Attraverso un algoritmo di apprendimento automatico, i ricercatori dell’UNFoLD, il laboratorio di diagnostica del flusso instabile della Scuola Politecnica Federale di Losanna (EPFL), sono riusciti a migliorare del 200% l’efficienza di alcune turbine eoliche ad asse verticale e a ridurne del 70% le vibrazioni.
Un passo avanti che potrebbe spingere verso una maggiore diffusione di questa tecnologia (nota anche come VAWT, acronimo dell’inglese “Vertical-axis wind turbines”), che sulla carta offre diversi vantaggi rispetto ai classici aerogeneratori ad asse orizzontale, ma che per la sua stessa conformazione funziona bene solo con un flusso d’aria moderato e continuo.
“Una forte raffica aumenta l’angolo tra il flusso d’aria e la pala, formando un vortice in un fenomeno chiamato stallo dinamico. Questi vortici creano carichi strutturali transitori che le pale non possono sopportare, causando una perdita di efficienza“, si legge nella nota pubblicata sul sito dell’EPFL.
Le turbine ad asse verticale ruotano attorno ad un asse perpendicolare al flusso in entrata, il che le rende insensibili alla direzione del vento e consente loro di funzionare bene nei flussi urbani.
Solitamente operano a frequenze di rotazione più basse, cosa che riduce significativamente il rumore e il rischio di collisione con le specie aviarie. Inoltre, il fatto che le parti meccaniche siano vicine al suolo facilita la manutenzione, riduce i carichi strutturali e abbassa il baricentro, a tutto vantaggio, ad esempio, delle applicazioni offshore galleggianti.
Per far fronte alla strutturale mancanza di resistenza alle raffiche, i ricercatori dell’EPFL hanno cercato di individuare profili di inclinazione ottimali. Sono stati montati sensori direttamente su una turbina in scala ridotta, a sua volta accoppiata a un ottimizzatore funzionante con algoritmi genetici di apprendimento.
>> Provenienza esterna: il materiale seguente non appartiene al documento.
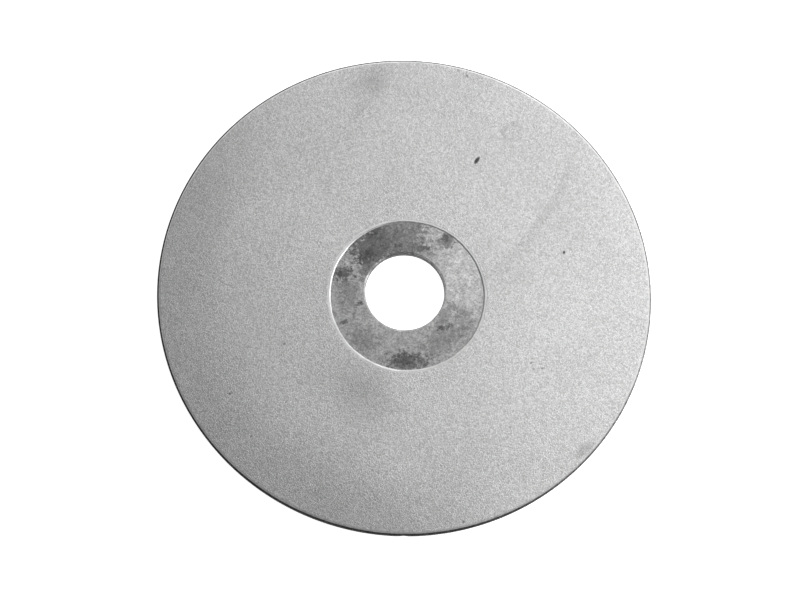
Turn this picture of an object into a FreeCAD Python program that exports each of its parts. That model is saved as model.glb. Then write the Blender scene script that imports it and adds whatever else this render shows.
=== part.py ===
"""A flat diamond grinding wheel: a steel disc with a plated layer of diamond grit on its working face.

Frame: millimetres, +Z along the spin axis and out of the working face, origin on that axis at the back face.

The wheel is three pieces, one inside the next, and none of them moves against another:
  steel_core    the stamped steel blank, with the arbor bore
  nickel_bond   the plated nickel skin, from a lip round the bare hub ring to over the rim's shoulder
  diamond_grit  the layer of diamond crystals that stands out of the nickel
"""

import FreeCAD, Part

import math
import os

import Sketcher

V = FreeCAD.Vector

PARTS_FOLDER = "parts"

# The driving dimensions, in millimetres: alias, value, what it is.
SIZES = [
    ("wheel_diameter", 100.0, "outside of the plated wheel"),
    ("bore_diameter", 16.0, "arbor bore"),
    ("core_thickness", 1.8, "steel blank, face to face"),
    ("bond_thickness", 0.12, "plated nickel skin"),
    ("grit_stand", 0.08, "height of the crystals above the nickel"),
    ("lip_foot_diameter", 31.0, "bare hub ring, where the nickel starts"),
    ("lip_top_diameter", 31.6, "where the nickel reaches its full thickness"),
    ("grit_inner_diameter", 32.2, "first crystals round the hub"),
    ("grit_outer_diameter", 99.0, "last crystals before the rim's shoulder"),
    ("bore_face_chamfer", 0.35, "chamfer of the bore at the working face"),
    ("bore_back_chamfer", 0.3, "chamfer of the bore at the back"),
    ("rim_face_round", 0.25, "rounded shoulder of the blank under the nickel"),
    ("rim_back_round", 0.2, "rounded back edge of the blank"),
]

EDGE_TOLERANCE = 1e-4


# ---------------------------------------------------------------- the document and its sheet


def make_sheet(doc):
    """The sheet of driving dimensions, one row each: name, value, meaning."""
    sheet = doc.addObject("Spreadsheet::Sheet", "Sizes")
    for row, (alias, value, meaning) in enumerate(SIZES, start=1):
        sheet.set(f"A{row}", alias)
        sheet.set(f"B{row}", str(value))
        sheet.set(f"C{row}", meaning)
        sheet.setAlias(f"B{row}", alias)
    doc.recompute()
    return sheet


def make_body(doc, label):
    """An empty body of its own for one sub-part."""
    body = doc.addObject("PartDesign::Body", label)
    body.Label = label
    body.Placement = FreeCAD.Placement()
    return body


def origin_plane(body, role):
    """One of the body's own origin planes, found by its role."""
    return next(f for f in body.Origin.OriginFeatures if getattr(f, "Role", "") == role)


def origin_sketch(body, name, role):
    """A sketch on one of the body's own origin planes."""
    sketch = body.newObject("Sketcher::SketchObject", name)
    sketch.AttachmentSupport = [(origin_plane(body, role), "")]
    sketch.MapMode = "FlatFace"
    return sketch


# ---------------------------------------------------------------- sketch helpers


def add_ring(sketch, outer, inner):
    """Two circles round the origin, whose radii are bound to the expressions outer and inner."""
    for index, (name, formula) in enumerate((("outer_radius", outer), ("inner_radius", inner))):
        start_radius = 10.0 - index
        sketch.addGeometry(Part.Circle(V(0, 0, 0), V(0, 0, 1), start_radius), False)
        sketch.addConstraint(Sketcher.Constraint("Coincident", index, 3, -1, 1))
        bind(sketch, Sketcher.Constraint("Radius", index, start_radius), name, formula)


def bind(sketch, constraint, name, formula):
    """Adds a dimension to a sketch, names it and binds it to a formula of the sheet's cells."""
    number = sketch.addConstraint(constraint)
    sketch.renameConstraint(number, name)
    sketch.setExpression(f"Constraints.{name}", formula)


def circle_edges(shape, radius, height):
    """Names of the shape's full circles of this radius at this height."""
    names = []
    for number, edge in enumerate(shape.Edges, start=1):
        curve = edge.Curve
        if not isinstance(curve, Part.Circle):
            continue
        same_radius = abs(curve.Radius - radius) < EDGE_TOLERANCE
        same_height = abs(curve.Center.z - height) < EDGE_TOLERANCE
        if same_radius and same_height:
            names.append(f"Edge{number}")
    return names


def dress_edge(doc, body, kind, name, circle, size_property, formula):
    """A fillet or chamfer on the circle (radius, height) of the body's solid so far."""
    doc.recompute()
    base = body.Tip
    names = circle_edges(base.Shape, *circle)
    if len(names) != 1:
        raise RuntimeError(f"{name}: {len(names)} edges at {circle}")
    feature = body.newObject(kind, name)
    feature.Base = (base, names)
    feature.setExpression(size_property, formula)
    doc.recompute()
    return feature


# ---------------------------------------------------------------- steel core


def make_steel_core(doc, sheet):
    """The blank: a ring padded to its thickness, then its bore chamfered and its rim rounded."""
    body = make_body(doc, "steel_core")
    outline = origin_sketch(body, "core_outline", "XY_Plane")
    add_ring(outline, "Sizes.wheel_diameter / 2 - Sizes.bond_thickness", "Sizes.bore_diameter / 2")
    pad = body.newObject("PartDesign::Pad", "core_pad")
    pad.Profile = outline
    pad.setExpression("Length", "Sizes.core_thickness")
    outline.Visibility = False

    rim = sheet.wheel_diameter / 2 - sheet.bond_thickness
    bore = sheet.bore_diameter / 2
    top = sheet.core_thickness
    dressings = [
        ("PartDesign::Chamfer", "bore_face_chamfer", (bore, top), "Size"),
        ("PartDesign::Chamfer", "bore_back_chamfer", (bore, 0.0), "Size"),
        ("PartDesign::Fillet", "rim_face_round", (rim, top), "Radius"),
        ("PartDesign::Fillet", "rim_back_round", (rim, 0.0), "Radius"),
    ]
    for kind, alias, circle, size_property in dressings:
        dress_edge(doc, body, kind, f"core_{alias}", circle, size_property, f"Sizes.{alias}")
    return body


# ---------------------------------------------------------------- nickel bond


def bond_points(sheet):
    """The corners of half the skin's section, as (radius, height), from the lip's foot outwards."""
    top = sheet.core_thickness
    skin = sheet.bond_thickness
    rim = sheet.wheel_diameter / 2
    shoulder = sheet.rim_face_round
    centre = rim - skin - shoulder
    return {
        "lip_foot": (sheet.lip_foot_diameter / 2, top),
        "lip_top": (sheet.lip_top_diameter / 2, top + skin),
        "outer_arc_start": (centre, top + skin),
        "outer_arc_end": (rim, top - shoulder),
        "inner_arc_end": (rim - skin, top - shoulder),
        "inner_arc_start": (centre, top),
        "arc_centre": (centre, top - shoulder),
    }


def quarter_arc(centre, radius):
    """A quarter circle from straight right of its centre to straight above it."""
    circle = Part.Circle(V(*centre, 0), V(0, 0, 1), radius)
    return Part.ArcOfCircle(circle, 0.0, math.pi / 2)


def make_nickel_bond(doc, sheet):
    """The skin: its half section, drawn beside the axis, turned once round it."""
    body = make_body(doc, "nickel_bond")
    section = origin_sketch(body, "bond_section", "XZ_Plane")
    point = bond_points(sheet)
    shoulder = sheet.rim_face_round
    skin = sheet.bond_thickness

    def line(start, end):
        return Part.LineSegment(V(*point[start], 0), V(*point[end], 0))

    ramp, face, outer_arc, end_step, inner_arc, underside = range(6)
    section.addGeometry(line("lip_foot", "lip_top"), False)
    section.addGeometry(line("lip_top", "outer_arc_start"), False)
    section.addGeometry(quarter_arc(point["arc_centre"], shoulder + skin), False)
    section.addGeometry(line("outer_arc_end", "inner_arc_end"), False)
    section.addGeometry(quarter_arc(point["arc_centre"], shoulder), False)
    section.addGeometry(line("inner_arc_start", "lip_foot"), False)

    start, end, centre = 1, 2, 3
    joined = [
        (ramp, end, face, start),
        (end_step, end, inner_arc, start),
        (underside, end, ramp, start),
        (outer_arc, centre, inner_arc, centre),
    ]
    for pair in joined:
        section.addConstraint(Sketcher.Constraint("Coincident", *pair))
    tangent = [
        (face, end, outer_arc, end),
        (inner_arc, end, underside, start),
    ]
    for pair in tangent:
        section.addConstraint(Sketcher.Constraint("Tangent", *pair))
    section.addConstraint(Sketcher.Constraint("Coincident", outer_arc, start, end_step, start))
    for straight in (face, end_step, underside):
        section.addConstraint(Sketcher.Constraint("Horizontal", straight))
    section.addConstraint(Sketcher.Constraint("Horizontal", outer_arc, centre, outer_arc, start))

    distance_x, distance_y = "DistanceX", "DistanceY"
    sized = [
        (distance_x, ramp, start, point["lip_foot"][0], "lip_foot_radius", "Sizes.lip_foot_diameter / 2"),
        (distance_x, ramp, end, point["lip_top"][0], "lip_top_radius", "Sizes.lip_top_diameter / 2"),
        (distance_x, outer_arc, start, point["outer_arc_end"][0], "rim_radius", "Sizes.wheel_diameter / 2"),
        (distance_y, ramp, start, point["lip_foot"][1], "core_top", "Sizes.core_thickness"),
    ]
    for kind, item, place, value, name, formula in sized:
        bind(section, Sketcher.Constraint(kind, -1, 1, item, place, value), name, formula)
    outer_round = Sketcher.Constraint("Radius", outer_arc, shoulder + skin)
    bind(section, outer_round, "outer_round", "Sizes.rim_face_round + Sizes.bond_thickness")
    inner_round = Sketcher.Constraint("Radius", inner_arc, shoulder)
    bind(section, inner_round, "inner_round", "Sizes.rim_face_round")

    turn = body.newObject("PartDesign::Revolution", "bond_turn")
    turn.Profile = section
    turn.ReferenceAxis = (section, ["V_Axis"])
    turn.Angle = 360.0
    section.Visibility = False
    doc.recompute()
    return body


# ---------------------------------------------------------------- diamond grit


def make_diamond_grit(doc, sheet):
    """The crystals as one even layer, from the nickel's face up to the crystals' tips."""
    body = make_body(doc, "diamond_grit")
    outline = origin_sketch(body, "grit_outline", "XY_Plane")
    add_ring(outline, "Sizes.grit_outer_diameter / 2", "Sizes.grit_inner_diameter / 2")
    outline.setExpression("AttachmentOffset.Base.z", "Sizes.core_thickness + Sizes.bond_thickness")
    pad = body.newObject("PartDesign::Pad", "grit_pad")
    pad.Profile = outline
    pad.setExpression("Length", "Sizes.grit_stand")
    outline.Visibility = False
    doc.recompute()
    return body


# ---------------------------------------------------------------- checks and output


def ring_volume(outer, inner, height):
    """The volume of a plain ring from its two radii and its height."""
    return math.pi * (outer**2 - inner**2) * height


def expected_volumes(sheet):
    """Rough volumes by hand, which a missed cut or a failed turn would miss by far more than 2%."""
    rim = sheet.wheel_diameter / 2
    skin = sheet.bond_thickness
    lip = (sheet.lip_foot_diameter + sheet.lip_top_diameter) / 4
    grit_outer = sheet.grit_outer_diameter / 2
    grit_inner = sheet.grit_inner_diameter / 2
    return {
        "steel_core": ring_volume(rim - skin, sheet.bore_diameter / 2, sheet.core_thickness),
        "nickel_bond": ring_volume(rim, lip, skin),
        "diamond_grit": ring_volume(grit_outer, grit_inner, sheet.grit_stand),
    }


def check_document(doc):
    """Stops if any object of the document failed to recompute, or a sketch is loose."""
    for item in doc.Objects:
        if "Invalid" in item.State or "Error" in item.State:
            raise RuntimeError(f"{item.Name} is {item.State}")
        if item.TypeId == "Sketcher::SketchObject" and not item.FullyConstrained:
            raise RuntimeError(f"{item.Name} is not fully constrained")


def check_body(body, volume):
    """Stops if a sub-part is empty, broken, in several pieces or far from its volume by hand."""
    shape = body.Shape
    if shape.isNull() or not shape.isValid():
        raise RuntimeError(f"{body.Label} has no valid shape")
    if len(shape.Solids) != 1:
        raise RuntimeError(f"{body.Label} is {len(shape.Solids)} solids")
    if abs(shape.Volume / volume - 1) > 0.02:
        raise RuntimeError(f"{body.Label} is {shape.Volume:.1f} mm3, not about {volume:.1f}")


def write_part(body):
    """Writes one sub-part's shape to a file with its label's name."""
    os.makedirs(PARTS_FOLDER, exist_ok=True)
    body.Shape.exportStep(os.path.join(PARTS_FOLDER, body.Label + ".step"))


def main():
    doc = FreeCAD.newDocument("DiamondWheel")
    sheet = make_sheet(doc)
    bodies = [
        make_steel_core(doc, sheet),
        make_nickel_bond(doc, sheet),
        make_diamond_grit(doc, sheet),
    ]
    doc.recompute()
    check_document(doc)
    volumes = expected_volumes(sheet)
    for body in bodies:
        check_body(body, volumes[body.Label])
    for body in bodies:
        write_part(body)
        box = body.Shape.optimalBoundingBox(False, False)
        print(
            f"{body.Label}: {body.Shape.Volume:.2f} mm3,"
            f" radius {box.XMax:.3f}, z {box.ZMin:.3f} to {box.ZMax:.3f}"
        )


main()
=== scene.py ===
"""The looks of the flat diamond grinding wheel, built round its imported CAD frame. Lengths are in metres."""

import math

import bpy
import numpy as np
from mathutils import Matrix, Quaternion, Vector
from mathutils.geometry import delaunay_2d_cdt


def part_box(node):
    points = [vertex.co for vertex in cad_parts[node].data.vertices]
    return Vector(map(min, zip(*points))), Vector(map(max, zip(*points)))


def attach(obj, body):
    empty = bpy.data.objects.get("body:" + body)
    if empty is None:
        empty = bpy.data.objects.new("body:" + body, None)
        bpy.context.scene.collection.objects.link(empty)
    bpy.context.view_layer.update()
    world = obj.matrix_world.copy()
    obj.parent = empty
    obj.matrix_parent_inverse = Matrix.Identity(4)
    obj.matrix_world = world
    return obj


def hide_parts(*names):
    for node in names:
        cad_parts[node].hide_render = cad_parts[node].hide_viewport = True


MM = 0.001
TURN = 2 * math.pi
SEED = 7

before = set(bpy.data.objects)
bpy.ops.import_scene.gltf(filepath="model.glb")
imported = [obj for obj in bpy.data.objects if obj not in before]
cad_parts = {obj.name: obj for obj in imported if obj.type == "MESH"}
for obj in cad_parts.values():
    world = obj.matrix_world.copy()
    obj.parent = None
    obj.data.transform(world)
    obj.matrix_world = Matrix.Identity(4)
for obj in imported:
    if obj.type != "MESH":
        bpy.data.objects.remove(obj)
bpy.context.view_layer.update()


# ---------------------------------------------------------------- sizes read from the frame


def radii(node):
    """(least, greatest) distance of a CAD node's corners from the spin axis."""
    distances = [math.hypot(v.co.x, v.co.y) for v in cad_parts[node].data.vertices]
    return min(distances), max(distances)


BORE_RADIUS, CORE_RADIUS = radii("steel_core")
LIP_FOOT_RADIUS, WHEEL_RADIUS = radii("nickel_bond")
GRIT_INNER_RADIUS, GRIT_OUTER_RADIUS = radii("diamond_grit")
CORE_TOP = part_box("steel_core")[1].z
BOND_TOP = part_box("nickel_bond")[1].z
GRIT_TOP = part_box("diamond_grit")[1].z
SHOULDER_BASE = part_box("nickel_bond")[0].z

BOND_SKIN = BOND_TOP - CORE_TOP
CORE_SHOULDER = CORE_TOP - SHOULDER_BASE
BOND_SHOULDER = CORE_SHOULDER + BOND_SKIN

# The plating mask sat a little off centre, towards the near side.
MASK_OFFSET = np.array([0.50, -0.82]) * MM
LIP_WIDTH = 0.3 * MM


# ---------------------------------------------------------------- meshes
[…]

Le pale sono state poi fatte girare con angoli, velocità e ampiezze diverse: il computer ha analizzato circa 3.500 combinazioni per capire quali fossero quelle più efficienti. I risultati dell’indagine sono confluiti in uno studio pubblicato su Nature Communications lo scorso 30 marzo.
Questo approccio ha consentito ai ricercatori di identificare due serie di profili di passo che contribuiscono a migliorare significativamente l’efficienza e la robustezza della turbina.
“Lo stallo dinamico – lo stesso fenomeno che distrugge le turbine eoliche – su scala più piccola può effettivamente spingere le pale a girare. In questo caso lo possiamo utilizzare a nostro vantaggio reindirizzando il passo della pala in avanti per produrre energia”, spiega Sébastien Le Fouest del’UNFoLD.
“La maggior parte delle turbine eoliche inclina la forza generata dalle pale verso l’alto, il che non aiuta la rotazione. Cambiare quell’angolo non solo forma un vortice più piccolo, ma contemporaneamente lo spinge via proprio al momento giusto, il che si traduce in una seconda area di produzione di energia sottovento”.